More information about projects mentioned in this post:
OCLC
The nonprofit OCLC and its member libraries run WorldCat, a huge catalog of library holdings.
VIAF
Virtual International Authority File (VIAF) is an OCLC service that pulls together name authority files from OCLC, LC, and a lot of national libraries around the world to create “super” authority records. These records are intended to allow people to re-purpose bibliographic data produced by libraries serving different language communities. There are data dumps available at http://viaf.org/viaf/data/.
ISNI
ISNI (International Standard Name Identifier) is an ISO certified global standard number for identifying contributors to creative works. This is another unique identifier we can use to refer to authors and other creators. They have about 9 million identities. The ISNI lookup tool is “powered by OCLC,” though ISNI appears to be a separate entity. I’m not sure what the relationship is.
Wikimedia Projects
Wikidata is a knowledge base created by public editors that contains structured data.
Wikimedia Commons is a repository of freely available media.
Wikipedia is a publicly editable Internet encyclopedia (and probably needs no introduction).

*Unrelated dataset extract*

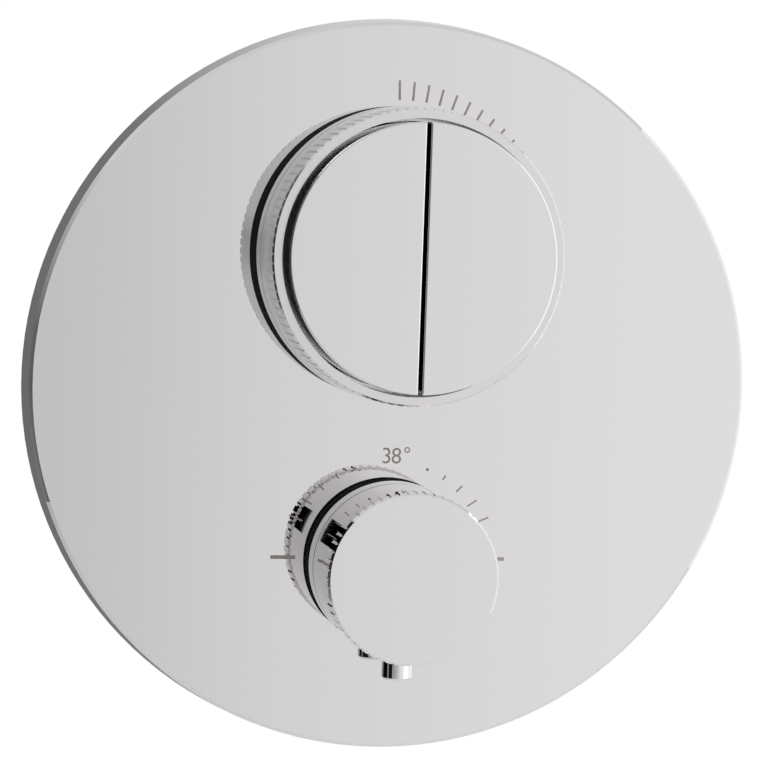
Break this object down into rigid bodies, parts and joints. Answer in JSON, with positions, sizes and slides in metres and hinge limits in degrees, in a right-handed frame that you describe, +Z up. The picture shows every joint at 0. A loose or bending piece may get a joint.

DBpedia tries to extract structured content from Wikipedia.
Project Gutenberg
Project Gutenberg is a volunteer project that provides full text ebooks of primarily public domain works.
Open Library
Open Library is a project of the Internet Archive that is intended to contain one web page for every book ever published.
Internet Archive
Internet Archive is a digital library dedicated to amassing all the published works of humankind and making them widely accessible.